There was so much going on. I was almost overwhelmed. It was a feeling I wasn’t used to. Was it excitement? Or nervousness, perhaps? I suddenly felt very small in a country completely alien to my own, the weight of responsibility on my shoulders. I was responsible for this trip. I had to ensure it all ran smoothly. Travel can make you lose your head sometimes.
Fortunately, it lasted only a few moments. As we bounded down the narrow dirt track to our lodge, I felt my strength gradually restore.
Where to Stay in The Gambia
We were staying at an eco-lodge called Footsteps, located just outside the town of Gunjur, along the south coast of The Gambia. We had been lucky to get a room here. Footsteps was completely booked up apart from the 3 nights which we were staying here for where they had one lodge available. It was £60 a night and everything I could have hoped for!
We were many miles away from the main tourist strip in Serrakunda and in contrast were situated on the edge of a protected area of forest, alive with birds, monkeys and even deer.
The eco-lodge appealed to me as a result of its efforts to being as environmentally-friendly as possible. Vast gardens surrounded the lodge which the staff used to grow organic fruit and vegetables. All electricity was supplies by renewable solar-panels and the toilets were compostable.
The icing on the cake was being given our own stainless-steel reusable water bottles which we could use to collect filtered water from reception. This completely removed the need to buy any plastic water bottles!

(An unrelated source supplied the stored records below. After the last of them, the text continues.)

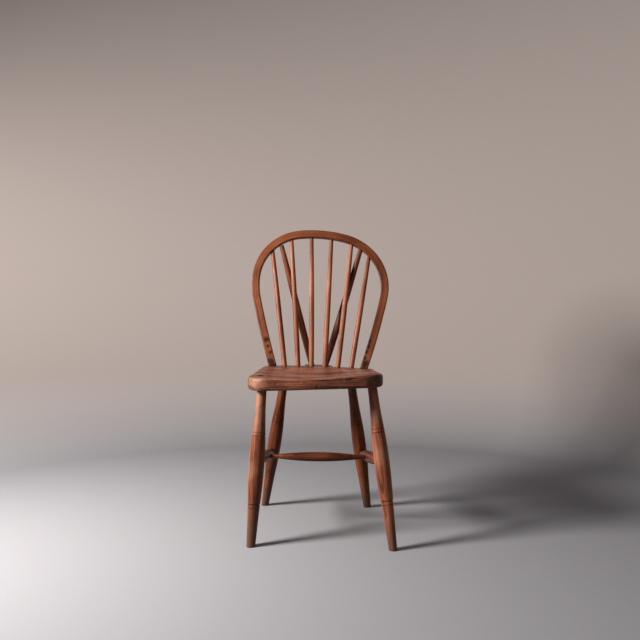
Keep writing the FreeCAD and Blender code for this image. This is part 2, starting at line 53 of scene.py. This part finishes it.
# The camera: where it stands, where it looks, and its focal length as a share of the image.
CAMERA_PLACE = Vector((0.04693, -1.90643, 0.59777))
CAMERA_AIM = Vector((-0.02251, 0.99973, -0.00521)).normalized()
CAMERA_ROLL = 0.003
FOCAL_PIXELS = 658.0
IMAGE_PIXELS = 640.0
SENSOR = 36.0

# The studio: a round cove, open at the top, that holds every camera.
COVE_CENTRE = Vector((0.0, -0.45, 0.0))
COVE_RADIUS = 1.95
COVE_BEND = 0.35
COVE_HEIGHT = 3.2
COVE_SIDES = 96
BEND_STEPS = 14
FLOOR_COLOUR = (0.42, 0.42, 0.45)
WALL_COLOUR = (0.64, 0.56, 0.53)
# How much of the light that falls on the cove comes back to the chair.
COVE_BOUNCE = 0.28
COVE_ROUGHNESS = 0.75

# The lamps: place, size, power and colour. All look at the middle of the chair.
LOOK_AT = Vector((0.0, 0.0, 0.42))
LAMPS = (
    ("key", Vector((-1.50, -0.66, 1.20)), 0.50, 58.0, (1.0, 0.95, 0.90)),
    ("fill", Vector((1.00, -1.50, 1.30)), 1.3, 2.0, (0.92, 0.96, 1.0)),
)
WORLD_COLOUR = (0.90, 0.94, 1.0)
WORLD_STRENGTH = 0.14

# How the texture noise of one piece is moved away from that of the next, in metres.
PIECE_SHIFT = 1.7

# The colour sockets of a mix node, which share their names with its other kinds.
MIX_ONE, MIX_TWO, MIX_RESULT = 6, 7, 2

# The edges of marks: how ragged they are, how many bumps a reach holds, and the share of the
# reach at which a mark is full.
RAGGED = 0.7
SPOT_BUMPS = 1.6
SPOT_SOFT = 0.42
LINE_BUMPS = 1.2
LINE_SOFT = 0.5


# Node trees: a few calls that each add one node and return its output.

class Shade:
    """The node tree of one material, with its shader at hand."""

    def __init__(self, name):
        self.material = bpy.data.materials.new(name)
        self.material.use_nodes = True
        self.tree = self.material.node_tree
        self.shader = next(n for n in self.tree.nodes if n.type == "BSDF_PRINCIPLED")

    def add(self, kind, inputs, output=0, **settings):
        """A node with its settings and inputs; an input is a number, a colour or an output."""
        made = self.tree.nodes.new(kind)
        for key, value in settings.items():
            setattr(made, key, value)
        for key, value in inputs.items():
            self.feed(made.inputs[key], value)
        return made.outputs[output]

    def feed(self, socket, value):
        if isinstance(value, bpy.types.NodeSocket):
            self.tree.links.new(value, socket)
        elif hasattr(value, "__len__") and len(value) == 3 and socket.type == "RGBA":
            socket.default_value = (*value, 1.0)
        else:
            socket.default_value = value

    def place(self, matrix):
        """The row frame's coordinates, seen from a piece whose own axes are the matrix's."""
        point = self.add("ShaderNodeTexCoord", {}, "Object")
        return self.add("ShaderNodeMapping", {
            "Vector": point,
            "Location": matrix.to_translation(),
            "Rotation": matrix.to_euler(),
        }, vector_type="TEXTURE")

    def stretch(self, point, scale, shift=0.0):
        return self.add("ShaderNodeMapping", {
            "Vector": point, "Scale": scale, "Location": (shift, shift, shift)})

    def noise(self, point, detail=4.0, roughness=0.55, distortion=0.0):
        return self.add("ShaderNodeTexNoise", {
            "Vector": point, "Scale": 1.0, "Detail": detail, "Roughness": roughness,
            "Distortion": distortion}, "Fac")

    def span(self, value, low, high, to_low=0.0, to_high=1.0):
        """Spread the values from low to high over another range, and cut off what lies past."""
        return self.add("ShaderNodeMapRange", {
            "Value": value, "From Min": low, "From Max": high, "To Min": to_low,
            "To Max": to_high})

    def math(self, operation, one, two=0.0):
        made = self.tree.nodes.new("ShaderNodeMath")
        made.operation = operation
        self.feed(made.inputs[0], one)
        self.feed(made.inputs[1], two)
        return made.outputs[0]

    def mix(self, share, one, two, blend="MIX"):
        made = self.tree.nodes.new("ShaderNodeMix")
        made.data_type = "RGBA"
        made.blend_type = blend
        self.feed(made.inputs["Factor"], share)
        self.feed(made.inputs[MIX_ONE], one)
        self.feed(made.inputs[MIX_TWO], two)
        return made.outputs[MIX_RESULT]

    def within(self, point, away, reach, bumps, soft):
        """How much a distance lies within reach, from 0 to 1, with a ragged edge."""
        edge = self.noise(self.stretch(point, (bumps / reach,) * 3), 4, 0.65)
        ragged = self.span(edge, 0.2, 0.8, 1 - RAGGED, 1 + RAGGED)
        return self.span(self.math("MULTIPLY", away, ragged), reach, reach * soft)

    def near(self, spot, reach):
        """How much a place lies within reach of a spot."""
        point = self.add("ShaderNodeTexCoord", {}, "Object")
        away = self.add("ShaderNodeVectorMath", {0: point, 1: spot}, "Value",
                        operation="DISTANCE")
        return self.within(point, away, reach, SPOT_BUMPS, SPOT_SOFT)

    def near_line(self, start, end, reach):
        """How much a place lies within reach of the straight line between two places."""
        point = self.add("ShaderNodeTexCoord", {}, "Object")
        way = end - start
        gone = self.add("ShaderNodeVectorMath", {0: point, 1: start}, operation="SUBTRACT")
        share = self.add("ShaderNodeVectorMath", {0: gone, 1: way}, "Value",
                         operation="DOT_PRODUCT")
        share = self.span(share, 0.0, way.length_squared)
        step = self.add("ShaderNodeVectorMath", {0: way, "Scale": share}, operation="SCALE")
        away = self.add("ShaderNodeVectorMath", {0: gone, 1: step}, "Value",
                        operation="DISTANCE")
        return self.within(point, away, reach, LINE_BUMPS, LINE_SOFT)

    def ramp(self, value, stops):
        made = self.tree.nodes.new("ShaderNodeValToRGB")
        self.feed(made.inputs[0], value)
        elements = made.color_ramp.elements
        while len(elements) < len(stops):
            elements.new(0.5)
        for element, (position, colour) in zip(elements, stops):
            element.position = position
            element.color = (*colour, 1.0)
        return made.outputs[0]


def scaled(colour, factor):
    return tuple(channel * factor for channel in colour)


# The frame's pieces: where their grain runs.

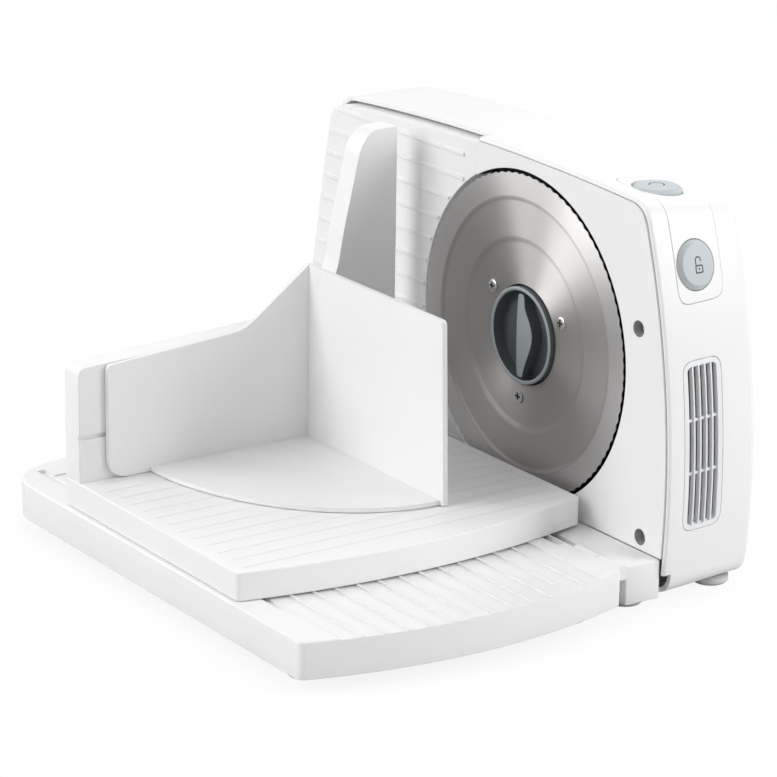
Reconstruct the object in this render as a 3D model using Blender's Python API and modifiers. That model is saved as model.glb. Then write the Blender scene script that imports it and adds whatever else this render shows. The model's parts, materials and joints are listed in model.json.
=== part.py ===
"""Electric food slicer with a round blade, a fold-up table and a sliding food carriage.

Metres, +Z up. Everything is first laid out round the blade's centre: X runs along the blade plate to
the vented end, Y runs from the carriage into the housing, and the plate's face is at Y = 0. The last
step stands the whole slicer on Z = 0, centred on the origin.
"""
import math

import bmesh
import bpy
from mathutils import Matrix, Vector

# Clearances shared by many pieces
GAP = 0.0003
SLIDE_GAP = 0.0004
OVERRUN = 0.002
WELD = 0.00001
RUN_GAP = 0.00005
PRESS_GAP = 0.00002
WIDE = 0.4

# Blade
BLADE_R = 0.085
BLADE_THICK = 0.0011
BLADE_EDGE_THICK = 0.0004
BLADE_BEVEL_WIDTH = 0.0138
BLADE_DISH = 0.0013
BLADE_SWELL_MARGIN = 0.0159
BLADE_SWELL_DEPTH = 0.0005
BLADE_STEP_WIDTH = 0.0024
SCALLOPS = 90
SCALLOP_DEPTH = 0.0007
EDGE_POINT_COUNT = 2

# Lock knob in the blade's middle
KNOB_RIM_R = 0.0256
KNOB_CUP_WALL = 0.0020
KNOB_CUP_DEPTH = 0.0075
KNOB_FLOOR = 0.0018
KNOB_HUB_R = 0.0085
KNOB_LUG_LENGTH = 0.0030
KNOB_LUG_WIDTH = 0.0088
KNOB_RIM_PROUD = 0.0014
LUG_FRONT = 0.0125
AXLE_NOSE = 0.0020
BLADE_HOLE_GAP = 0.0010
VANE_LENGTH = 0.0445
VANE_WIDTH = 0.0130
VANE_TIP_WIDTH = 0.0066
VANE_BELOW_RIM = 0.0006
VANE_SWELL_START_SHARE = 0.28
VANE_SWELL_LEAN_SHARE = 0.60
VANE_END_SHARE = 0.35

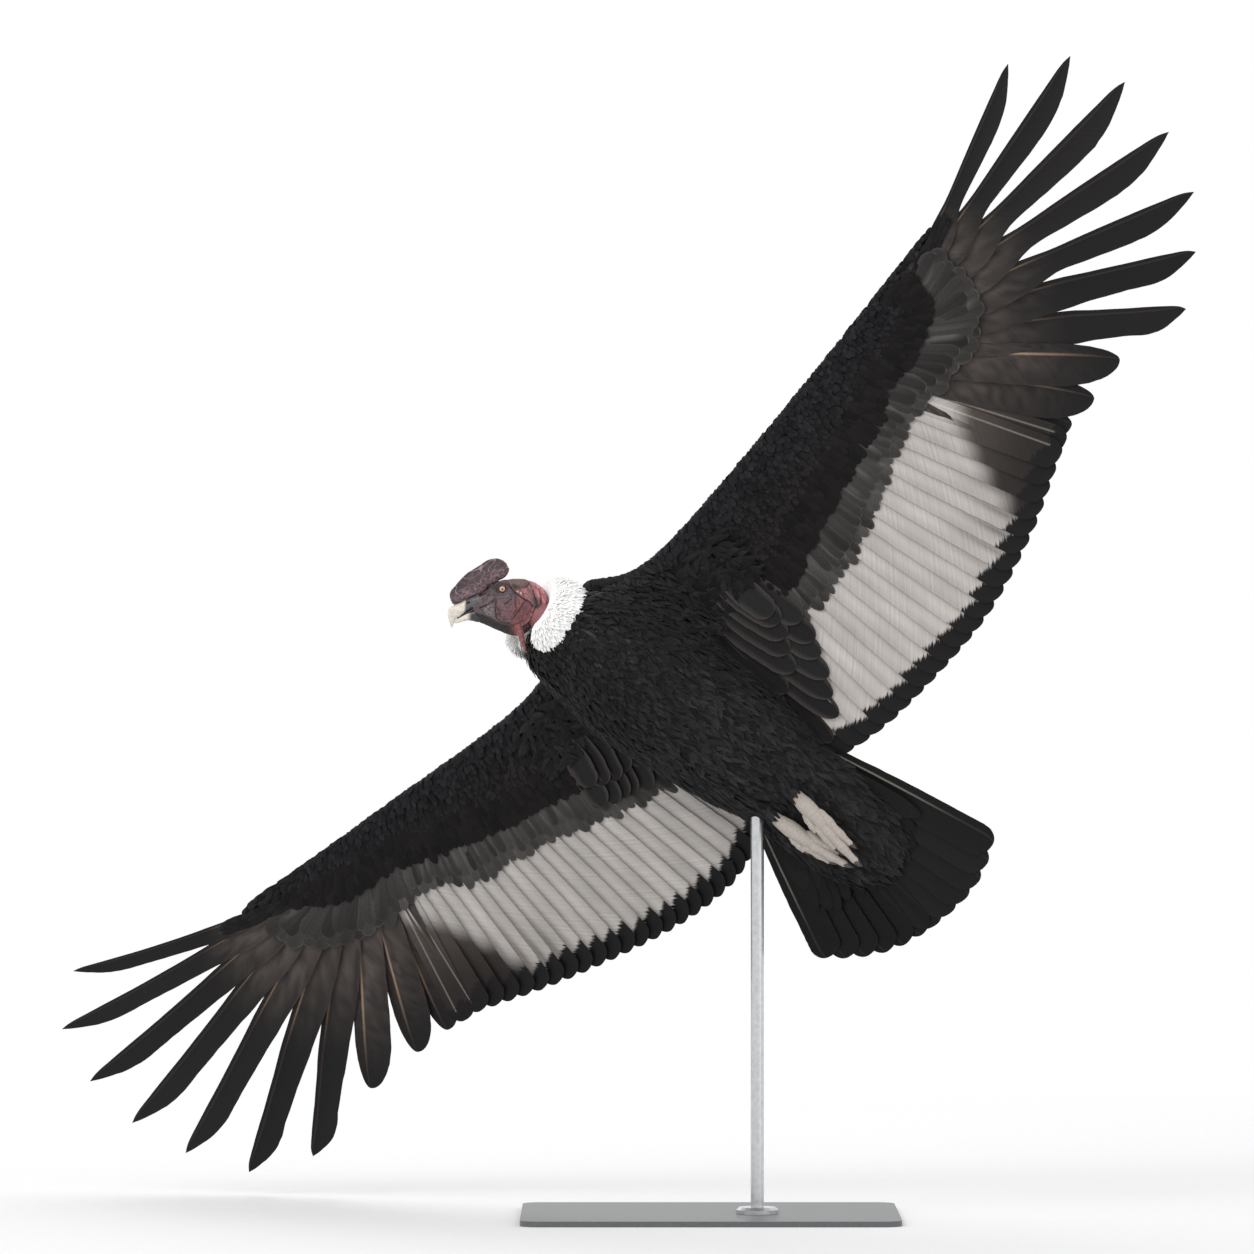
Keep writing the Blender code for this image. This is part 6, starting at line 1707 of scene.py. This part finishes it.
def on_ruff(angle, turn, proud=0.0):
    """Points of the collar's plush; turn runs round its thickness from outwards to the front."""
    out = ruff_ways(angle)
    to_end = np.minimum(angle - RUFF_OPENING, 2 * math.pi - RUFF_OPENING - angle)
    fade = step(-0.05, 0.55, to_end) * 0.5 + 0.5
    lumps = 1 + 0.05 * np.sin(angle * 9 + 2 * np.sin(angle * 4)) * np.cos(turn)
    reach = (RUFF_REACH * lumps * fade + proud) * np.cos(turn)
    ahead = (RUFF_DEPTH * fade + proud) * np.sin(turn)
    middle = RUFF_CENTRE + out * RUFF_RADIUS
    far_end = step(RUFF_FAR_FROM, 2 * math.pi - RUFF_OPENING, angle)[..., None]
    middle = mix(middle, RUFF_FAR_END, far_end)
    return middle + out * reach[..., None] + RUFF_AXIS * ahead[..., None]


def ruff(material):
    """A thick collar of fine white down, closed plush over a soft core."""
    last = 2 * math.pi - RUFF_OPENING
    grid_angle, grid_turn = np.meshgrid(np.linspace(RUFF_OPENING, last, 90), turns(40), indexing="ij")
    sunk = mix(*RUFF_CORE_SUNK, step(RUFF_SINK_FROM, last, grid_angle))
    core = in_stand(on_ruff(grid_angle, grid_turn, sunk))
    piece = loft_piece("ruff_core", core, DOWN_WHITE, material)
    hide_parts("ruff")
    number = np.arange(RUFF_TUFTS)
    angle = mix(RUFF_OPENING, last, (number + RANDOM.uniform(0, 1, RUFF_TUFTS)) / RUFF_TUFTS)
    turn = (number * GOLDEN_TURN) % (2 * math.pi)
    order = RANDOM.permutation(RUFF_TUFTS)
    for part in range(2):
        chosen = order[part::2]
        ruff_tufts(f"ruff_down_{part}", angle[chosen], turn[chosen], material)


def ruff_tufts(name, angle, turn, material):
    """Short broad wisps of down, laid like shingles round the roll so that only their tips part."""
    s = np.linspace(0, 1, 5)
    root = on_ruff(angle, turn, -0.0060)
    top = on_ruff(angle, turn, 0.0)
    normal = unit(top - root)
    out = ruff_ways(angle)
    lie = unit(out * 0.35 - RUFF_AXIS)
    lie = unit(lie - normal * np.sum(lie * normal, -1, keepdims=True) * 0.9)
    length = RANDOM.uniform(0.015, 0.023, len(angle))
    stray = RANDOM.normal(0, 0.10, (len(angle), 3))
    way = unit(normal * 0.30 + lie * 0.95 + stray)
    curl = unit(lie - normal * 0.55)
    reach = (length[:, None] * s)[..., None]
    points = root[:, None] + way[:, None] * reach + curl[:, None] * reach * s[:, None] * 0.25
    across, up = shaft_frames(points, np.broadcast_to(normal[:, None], points.shape))
    half = RANDOM.uniform(0.0032, 0.0048, (len(angle), 1)) * read(WISP_BODY, s)
    vanes = Vanes(points, across, up, half, half, SMALL_ACROSS, MIDDLE_RACHIS, 0.0009, TUFT_ARCH,
                  np.zeros(half.shape))
    body = DOWN_WHITE * uneven(len(angle), 0.03, -2, 1.0) * mix(0.98, 1.02, along_tint(s))
    spots = bake_spots(angle / (2 * math.pi), turn / (2 * math.pi))
    vanes.piece(name, body.clip(0, 0.96), material, "ruff_down", spots, 75, in_stand)


# Feet


def foot(side, scaly, horn):
    """One folded foot, its toes laid together along the tail, with scales and curved claws."""
    name = SIDE_NAME[side]
    shank = smooth_path(SHANKS[side] + PALMS[side], 180)
    rings, tone = scaled_tube(shank, 40, 0.0042)
    parts = [rings]
    pink = step(-0.560, -0.515, shank[:, 0])[:, None, None]
    tints = [mix(FOOT_GREY, SHANK_PINK, pink * 0.85) * tone]
    for toe, (start, end, radius) in enumerate(TOES[side]):
        start, end = np.array(start), np.array(end)
        length = np.linalg.norm(end - start)
        t = np.linspace(0, 1, 7)
        path = start + (end - start) * t[:, None]
        path[:, 2] -= 0.0045 * np.sin(math.pi * t)
        pads = radius * (1.0 - 0.34 * t) * (1 + 0.09 * np.cos(t * 6 * math.pi))
        rows = smooth_path(np.column_stack((path, pads)), int(length / 0.0011))
        rows[:, 3] *= read(TOE_BODY, np.linspace(0, 1, len(rows)))
        rings, tone = scaled_tube(rows, 28, 0.0030)
        parts.append(rings)
        tints.append(FOOT_GREY * tone)
        tip, onward = path[-1], unit(path[-1] - path[-2])
        s = np.linspace(0, 1, 26)
        claw = tip + onward * (CLAW_LENGTH * s - CLAW_SUNK)[:, None] + UP * (CLAW_CURVE * s * s)[:, None]
        thick = radius * 0.62 * read(CLAW_BODY, s)
        rings = swept_rings(claw, thick * 0.85, thick, unit(np.cross(onward, UP)), 20)
        tint = mix(CLAW_BASE, CLAW_TIP, s[:, None, None])
        piece = loft_piece(f"claw_{name}_{toe + 1}", from_bird(rings), tint, horn)
        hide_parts(f"claw_{name}_{toe + 1}")
    piece = joined_lofts(f"foot_{name}", [from_bird(p) for p in parts], tints, scaly)
    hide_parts(f"foot_{name}")


def scaled_tube(rows, around, pitch):
    """A toe or shank with overlapping plates above and a pebbled sole, and the tone of its creases, which is
    painted shade.
    """
    guide = np.array((0.0, 1.0, 0.0))
    rings = swept_rings(rows[:, :3], rows[:, 3], rows[:, 3] * 0.92, guide, around)
    normal = grid_normals(rings)
    phase = (run_along(rows[:, :3]) / pitch)[:, None] % 1.0
    plated = step(-0.2, 0.35, normal @ -UP)
    rough = wobble(rings, 420.0)
    plates = (phase**0.7 - 0.5) * plated
    pebbles = rough * (1 - plated)
    # Painted shade in the creases between the plates; the noise that raises the pebbles also varies the tone
    crease = hill(np.minimum(phase, 1 - phase), 0.13) * (0.5 + 0.5 * rough)
    tone = 1.06 - 0.50 * crease + 0.22 * rough
    height = 0.00055 * plates + 0.0006 * pebbles + 0.0003 * wobble(rings, 150.0)
    return rings + normal * height[..., None], tone[..., None]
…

Upon arrival to the lodge, we were made to feel instantly at home. We were given the opportunity to settle into our little round-house lodge made of clay before we wandered down to the communal area for some late-dinner. Whilst tucking into our freshly caught fish with a welcome drink, we were lucky enough to listen to some live music. Footsteps already felt like our own little paradise, completely cut-off from the outside world. It was easy to unwind and forget about work back home. After a long day of travel, I was keen to get some rest. But I couldn’t wait to see more of the lodge once I was feeling fresh the next day.